### Requirement
Only the lines from the one containing "Write part 3" down to the one containing "lamp.rotation_euler = (Vector((0, 0, 0.08))", inclusive, are to be quoted exactly.
+---+
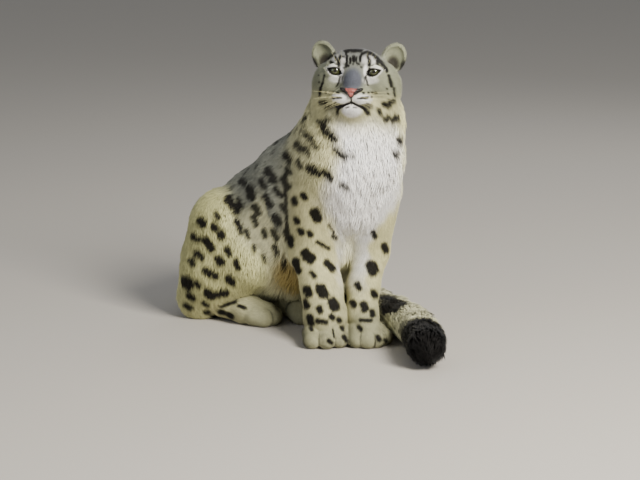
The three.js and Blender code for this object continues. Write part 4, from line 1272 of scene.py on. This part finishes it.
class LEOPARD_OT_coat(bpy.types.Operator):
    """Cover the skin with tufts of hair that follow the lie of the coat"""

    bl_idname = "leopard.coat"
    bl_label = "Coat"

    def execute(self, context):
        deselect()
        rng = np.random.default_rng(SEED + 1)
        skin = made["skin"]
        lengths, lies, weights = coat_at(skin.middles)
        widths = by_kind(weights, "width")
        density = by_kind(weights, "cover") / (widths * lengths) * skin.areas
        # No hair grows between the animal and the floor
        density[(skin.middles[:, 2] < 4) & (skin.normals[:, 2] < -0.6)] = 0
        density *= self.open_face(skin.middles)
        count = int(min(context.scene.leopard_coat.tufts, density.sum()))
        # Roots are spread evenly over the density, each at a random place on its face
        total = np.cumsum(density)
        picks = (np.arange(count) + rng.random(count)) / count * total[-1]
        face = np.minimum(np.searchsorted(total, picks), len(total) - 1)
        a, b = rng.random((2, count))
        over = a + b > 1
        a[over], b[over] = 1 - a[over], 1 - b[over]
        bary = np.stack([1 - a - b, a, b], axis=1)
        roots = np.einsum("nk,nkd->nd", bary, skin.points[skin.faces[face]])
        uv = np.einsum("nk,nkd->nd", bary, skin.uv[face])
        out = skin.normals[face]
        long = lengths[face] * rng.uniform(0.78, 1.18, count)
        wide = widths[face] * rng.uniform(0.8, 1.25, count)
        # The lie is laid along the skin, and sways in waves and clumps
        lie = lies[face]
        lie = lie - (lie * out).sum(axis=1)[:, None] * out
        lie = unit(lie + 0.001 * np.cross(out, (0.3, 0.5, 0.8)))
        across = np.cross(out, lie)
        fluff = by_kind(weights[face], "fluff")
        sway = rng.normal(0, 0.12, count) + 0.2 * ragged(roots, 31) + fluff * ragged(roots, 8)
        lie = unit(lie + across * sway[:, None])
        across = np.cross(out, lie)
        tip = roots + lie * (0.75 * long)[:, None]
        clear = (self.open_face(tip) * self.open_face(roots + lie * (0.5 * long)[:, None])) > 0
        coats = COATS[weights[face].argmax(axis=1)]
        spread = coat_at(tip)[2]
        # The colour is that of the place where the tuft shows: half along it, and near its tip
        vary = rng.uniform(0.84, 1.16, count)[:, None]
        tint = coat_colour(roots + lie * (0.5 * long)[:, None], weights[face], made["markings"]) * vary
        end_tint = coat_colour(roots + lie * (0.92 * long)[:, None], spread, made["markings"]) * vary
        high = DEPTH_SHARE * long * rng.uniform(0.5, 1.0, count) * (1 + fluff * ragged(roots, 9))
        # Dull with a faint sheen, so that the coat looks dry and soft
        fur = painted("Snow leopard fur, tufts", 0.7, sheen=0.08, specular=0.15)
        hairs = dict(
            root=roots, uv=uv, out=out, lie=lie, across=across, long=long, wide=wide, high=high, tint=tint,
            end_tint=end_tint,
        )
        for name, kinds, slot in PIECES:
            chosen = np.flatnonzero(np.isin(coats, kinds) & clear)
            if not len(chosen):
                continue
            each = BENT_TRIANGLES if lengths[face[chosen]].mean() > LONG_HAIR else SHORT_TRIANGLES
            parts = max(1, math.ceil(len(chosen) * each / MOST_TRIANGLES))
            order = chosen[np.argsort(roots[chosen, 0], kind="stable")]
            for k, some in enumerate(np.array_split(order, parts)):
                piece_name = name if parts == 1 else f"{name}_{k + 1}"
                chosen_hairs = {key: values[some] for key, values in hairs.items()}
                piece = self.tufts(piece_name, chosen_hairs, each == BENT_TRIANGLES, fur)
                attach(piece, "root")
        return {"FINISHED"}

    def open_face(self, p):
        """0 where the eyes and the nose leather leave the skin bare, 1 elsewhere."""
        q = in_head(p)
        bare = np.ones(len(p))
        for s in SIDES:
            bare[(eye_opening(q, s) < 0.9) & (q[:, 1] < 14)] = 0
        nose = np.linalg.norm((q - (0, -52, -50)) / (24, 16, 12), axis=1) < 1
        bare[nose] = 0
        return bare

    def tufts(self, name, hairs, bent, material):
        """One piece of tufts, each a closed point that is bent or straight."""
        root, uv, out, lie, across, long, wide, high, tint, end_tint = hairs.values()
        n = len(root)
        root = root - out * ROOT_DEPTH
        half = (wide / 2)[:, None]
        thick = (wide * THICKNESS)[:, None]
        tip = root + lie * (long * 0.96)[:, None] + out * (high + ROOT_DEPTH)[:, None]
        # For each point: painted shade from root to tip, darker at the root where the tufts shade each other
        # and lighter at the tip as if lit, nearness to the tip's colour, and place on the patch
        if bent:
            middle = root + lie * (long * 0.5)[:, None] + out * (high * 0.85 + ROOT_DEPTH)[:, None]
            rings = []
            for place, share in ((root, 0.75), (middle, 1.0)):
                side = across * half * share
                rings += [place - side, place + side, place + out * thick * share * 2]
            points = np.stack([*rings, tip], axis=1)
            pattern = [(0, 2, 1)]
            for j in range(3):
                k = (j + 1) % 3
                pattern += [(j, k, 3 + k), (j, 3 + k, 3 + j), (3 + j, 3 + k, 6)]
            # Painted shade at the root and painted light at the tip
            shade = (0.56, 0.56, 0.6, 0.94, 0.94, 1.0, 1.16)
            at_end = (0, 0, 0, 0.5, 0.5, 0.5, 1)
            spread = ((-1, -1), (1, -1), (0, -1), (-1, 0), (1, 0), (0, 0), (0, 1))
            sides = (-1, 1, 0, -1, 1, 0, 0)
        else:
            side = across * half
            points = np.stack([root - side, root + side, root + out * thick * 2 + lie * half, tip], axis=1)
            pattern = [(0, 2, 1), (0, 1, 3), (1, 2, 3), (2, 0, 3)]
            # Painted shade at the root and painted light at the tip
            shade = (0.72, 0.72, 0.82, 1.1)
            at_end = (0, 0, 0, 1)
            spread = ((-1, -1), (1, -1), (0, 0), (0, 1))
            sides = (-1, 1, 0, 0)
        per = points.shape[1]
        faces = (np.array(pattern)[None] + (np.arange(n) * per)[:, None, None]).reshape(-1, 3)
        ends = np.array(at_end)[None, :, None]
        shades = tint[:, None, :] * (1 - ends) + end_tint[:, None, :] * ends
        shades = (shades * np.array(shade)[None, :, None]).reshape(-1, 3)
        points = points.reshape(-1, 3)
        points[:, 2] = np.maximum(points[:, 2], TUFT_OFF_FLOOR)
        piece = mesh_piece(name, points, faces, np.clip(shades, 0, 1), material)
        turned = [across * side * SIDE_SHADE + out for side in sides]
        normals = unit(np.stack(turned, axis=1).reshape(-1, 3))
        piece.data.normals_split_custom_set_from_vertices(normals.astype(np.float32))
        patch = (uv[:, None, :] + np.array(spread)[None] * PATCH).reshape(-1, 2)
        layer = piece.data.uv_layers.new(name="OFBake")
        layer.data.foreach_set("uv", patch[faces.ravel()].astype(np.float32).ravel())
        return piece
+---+
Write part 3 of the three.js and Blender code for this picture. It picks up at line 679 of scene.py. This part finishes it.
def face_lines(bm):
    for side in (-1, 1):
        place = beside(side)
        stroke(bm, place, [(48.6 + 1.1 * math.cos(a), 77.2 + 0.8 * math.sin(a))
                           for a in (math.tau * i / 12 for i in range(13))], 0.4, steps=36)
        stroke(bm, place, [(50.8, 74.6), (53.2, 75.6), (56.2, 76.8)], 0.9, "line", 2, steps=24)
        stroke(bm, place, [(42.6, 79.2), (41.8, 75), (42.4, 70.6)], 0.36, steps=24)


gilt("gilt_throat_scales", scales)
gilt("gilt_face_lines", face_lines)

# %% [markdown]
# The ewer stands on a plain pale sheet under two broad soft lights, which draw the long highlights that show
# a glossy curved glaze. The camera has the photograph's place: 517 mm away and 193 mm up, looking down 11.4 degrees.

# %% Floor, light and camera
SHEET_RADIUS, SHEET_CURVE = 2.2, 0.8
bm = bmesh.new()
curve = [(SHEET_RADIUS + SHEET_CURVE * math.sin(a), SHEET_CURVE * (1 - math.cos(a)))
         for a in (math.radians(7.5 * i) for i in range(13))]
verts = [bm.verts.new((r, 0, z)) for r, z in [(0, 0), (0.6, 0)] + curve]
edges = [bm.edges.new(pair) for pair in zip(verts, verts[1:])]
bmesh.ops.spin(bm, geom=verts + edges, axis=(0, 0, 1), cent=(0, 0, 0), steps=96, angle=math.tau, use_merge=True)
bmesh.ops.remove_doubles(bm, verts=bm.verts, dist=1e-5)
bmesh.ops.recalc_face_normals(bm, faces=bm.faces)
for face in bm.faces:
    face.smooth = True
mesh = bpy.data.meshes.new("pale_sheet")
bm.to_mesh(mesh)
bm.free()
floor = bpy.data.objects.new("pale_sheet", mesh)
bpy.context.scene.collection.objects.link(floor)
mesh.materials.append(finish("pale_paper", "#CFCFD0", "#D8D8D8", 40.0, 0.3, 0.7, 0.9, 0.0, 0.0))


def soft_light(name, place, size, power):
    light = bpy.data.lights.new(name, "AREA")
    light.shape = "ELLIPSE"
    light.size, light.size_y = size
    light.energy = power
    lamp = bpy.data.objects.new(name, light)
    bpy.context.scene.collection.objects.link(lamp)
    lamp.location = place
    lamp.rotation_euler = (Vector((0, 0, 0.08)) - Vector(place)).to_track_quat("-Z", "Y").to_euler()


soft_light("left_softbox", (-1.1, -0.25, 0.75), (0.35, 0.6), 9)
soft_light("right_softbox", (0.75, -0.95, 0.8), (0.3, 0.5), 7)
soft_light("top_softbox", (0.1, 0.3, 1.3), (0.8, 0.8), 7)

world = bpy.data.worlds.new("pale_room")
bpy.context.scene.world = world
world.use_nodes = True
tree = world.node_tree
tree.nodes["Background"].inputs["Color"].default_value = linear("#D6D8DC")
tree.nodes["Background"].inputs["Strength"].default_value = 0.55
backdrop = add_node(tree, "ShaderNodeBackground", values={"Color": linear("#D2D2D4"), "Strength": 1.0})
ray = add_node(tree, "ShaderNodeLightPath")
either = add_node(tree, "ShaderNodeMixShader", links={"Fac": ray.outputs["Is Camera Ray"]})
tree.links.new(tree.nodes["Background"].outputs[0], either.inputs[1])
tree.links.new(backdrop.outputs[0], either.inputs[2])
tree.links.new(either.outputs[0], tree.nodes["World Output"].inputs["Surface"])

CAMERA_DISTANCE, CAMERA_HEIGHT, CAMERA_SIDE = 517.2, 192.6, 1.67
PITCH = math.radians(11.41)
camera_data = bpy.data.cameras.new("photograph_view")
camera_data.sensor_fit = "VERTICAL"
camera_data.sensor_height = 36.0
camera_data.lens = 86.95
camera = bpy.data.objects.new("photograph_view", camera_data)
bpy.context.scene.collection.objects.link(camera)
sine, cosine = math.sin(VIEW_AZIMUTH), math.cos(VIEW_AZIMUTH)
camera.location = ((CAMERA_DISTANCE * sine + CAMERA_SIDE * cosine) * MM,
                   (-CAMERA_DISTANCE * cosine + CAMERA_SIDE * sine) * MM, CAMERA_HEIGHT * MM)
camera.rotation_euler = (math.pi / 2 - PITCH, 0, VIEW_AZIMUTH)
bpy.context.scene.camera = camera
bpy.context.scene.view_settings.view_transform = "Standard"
+---+
### Expected answer
Write part 3 of the three.js and Blender code for this picture. It picks up at line 679 of scene.py. This part finishes it.
def face_lines(bm):
    for side in (-1, 1):
        place = beside(side)
        stroke(bm, place, [(48.6 + 1.1 * math.cos(a), 77.2 + 0.8 * math.sin(a))
                           for a in (math.tau * i / 12 for i in range(13))], 0.4, steps=36)
        stroke(bm, place, [(50.8, 74.6), (53.2, 75.6), (56.2, 76.8)], 0.9, "line", 2, steps=24)
        stroke(bm, place, [(42.6, 79.2), (41.8, 75), (42.4, 70.6)], 0.36, steps=24)


gilt("gilt_throat_scales", scales)
gilt("gilt_face_lines", face_lines)

# %% [markdown]
# The ewer stands on a plain pale sheet under two broad soft lights, which draw the long highlights that show
# a glossy curved glaze. The camera has the photograph's place: 517 mm away and 193 mm up, looking down 11.4 degrees.

# %% Floor, light and camera
SHEET_RADIUS, SHEET_CURVE = 2.2, 0.8
bm = bmesh.new()
curve = [(SHEET_RADIUS + SHEET_CURVE * math.sin(a), SHEET_CURVE * (1 - math.cos(a)))
         for a in (math.radians(7.5 * i) for i in range(13))]
verts = [bm.verts.new((r, 0, z)) for r, z in [(0, 0), (0.6, 0)] + curve]
edges = [bm.edges.new(pair) for pair in zip(verts, verts[1:])]
bmesh.ops.spin(bm, geom=verts + edges, axis=(0, 0, 1), cent=(0, 0, 0), steps=96, angle=math.tau, use_merge=True)
bmesh.ops.remove_doubles(bm, verts=bm.verts, dist=1e-5)
bmesh.ops.recalc_face_normals(bm, faces=bm.faces)
for face in bm.faces:
    face.smooth = True
mesh = bpy.data.meshes.new("pale_sheet")
bm.to_mesh(mesh)
bm.free()
floor = bpy.data.objects.new("pale_sheet", mesh)
bpy.context.scene.collection.objects.link(floor)
mesh.materials.append(finish("pale_paper", "#CFCFD0", "#D8D8D8", 40.0, 0.3, 0.7, 0.9, 0.0, 0.0))


def soft_light(name, place, size, power):
    light = bpy.data.lights.new(name, "AREA")
    light.shape = "ELLIPSE"
    light.size, light.size_y = size
    light.energy = power
    lamp = bpy.data.objects.new(name, light)
    bpy.context.scene.collection.objects.link(lamp)
    lamp.location = place
    lamp.rotation_euler = (Vector((0, 0, 0.08)) - Vector(place)).to_track_quat("-Z", "Y").to_euler()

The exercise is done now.